Ok,so I've not been running adwords for very long and I only did so becuase I had a free £30 voucher.

So,imagine my amazement when I logged in this morning and Google now want £5 per click for the majority of keywords linked to my account.

The £5 isn't the issue here,the issue is that when I went to bed last night,the same keywords were being clicked on at£0.05p.Now, overnight it seems Google UK has re located to Zimbabwe and increased the amount required to activate the words by 10,000%.-nice work if you can get it

Anyone else had similar experiences?


----------



## Daniel Slatkin (Jun 25, 2008)

Hi ad a very similar experience. Once you create an account they make sure you're giving them a funding source. Also had a bad experience on the other side of that, where competition where clicking on links just to keep us paying out more in marketing fees. My suggestion, ditch Google AdWords and stick with more viral, blogging type marketing, or hire a SEO specialist.


----------



## Rodney (Nov 3, 2004)

BIGNUMPT said:


> Ok,so I've not been running adwords for very long and I only did so becuase I had a free £30 voucher.
> 
> So,imagine my amazement when I logged in this morning and Google now want £5 per click for the majority of keywords linked to my account.
> 
> ...


This might be due to recent changes of their "landing page score" guidelines. They want advertisers to have a quality landing page that the visitor lands on when they click the ads.

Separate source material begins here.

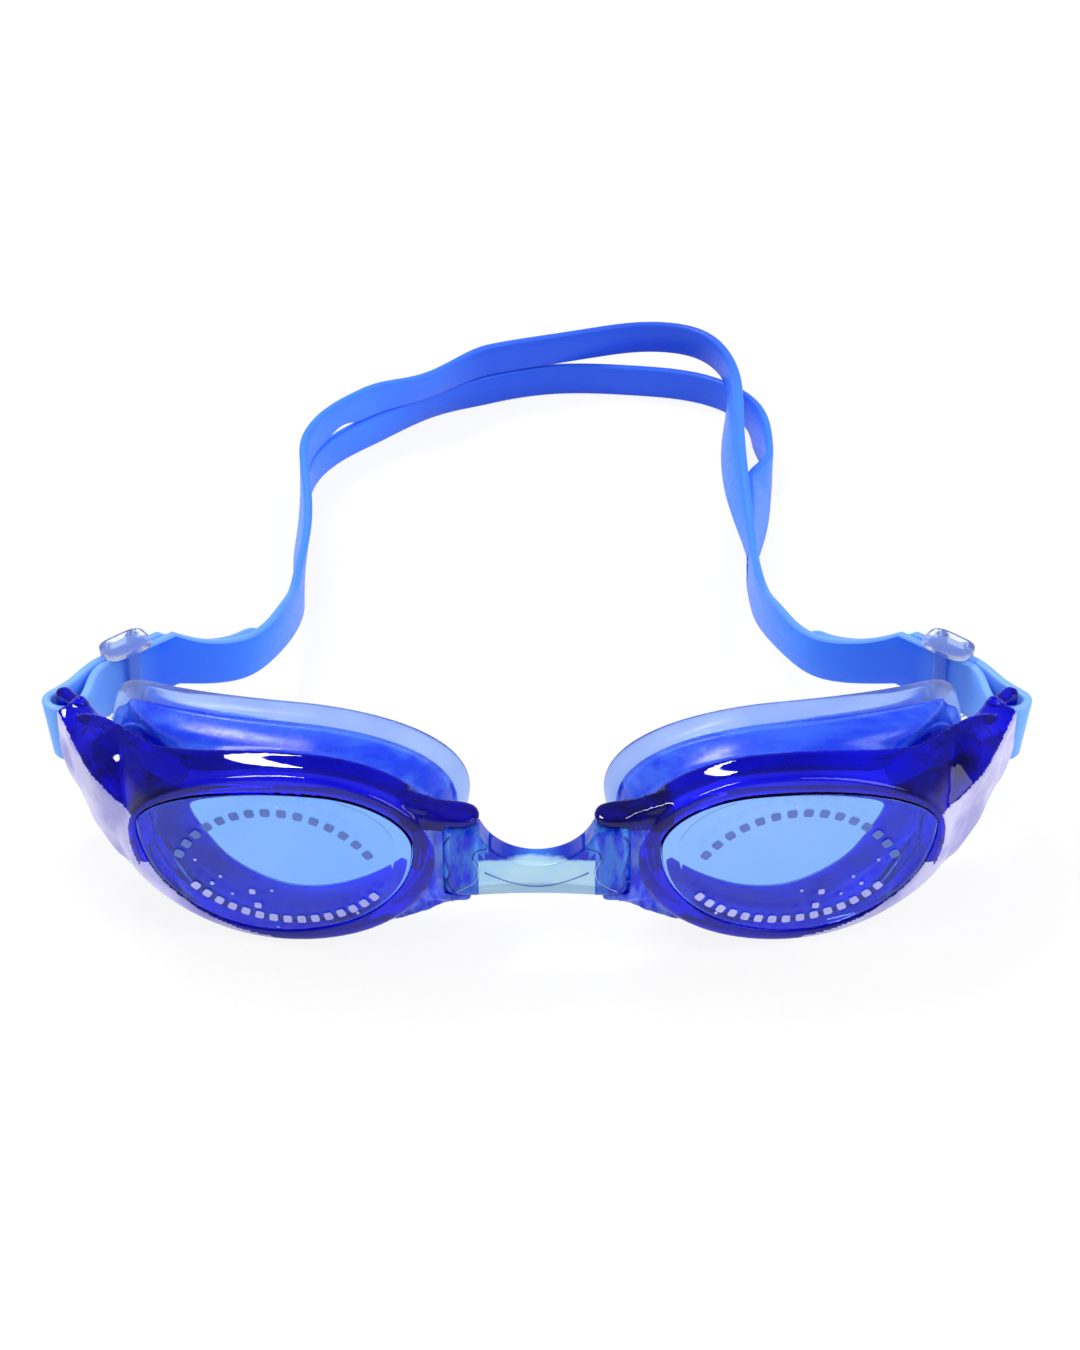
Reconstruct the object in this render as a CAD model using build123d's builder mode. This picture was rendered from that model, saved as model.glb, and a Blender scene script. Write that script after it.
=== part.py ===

I think they adjust the ads (or maybe even cancel) based on the landing page score.

There's a good thread about it here (you might need to register to read the whole thing): 98% of Account "Inactive"


----------



## tqualizerman (Dec 9, 2006)

Interesting developments...thanks for the heads up.

We've been advertising with google adwords for almost two years now and I can't say that we've had any problems with mysterious price increases UNLESS it is a highly sought after keyword, in which case big dogs may just be protecting their territory.


----------



## R1Lover (Jun 7, 2008)

It's only going to get worse.... wait until this yahoo thing is all done... you will see ad rates go way up...


----------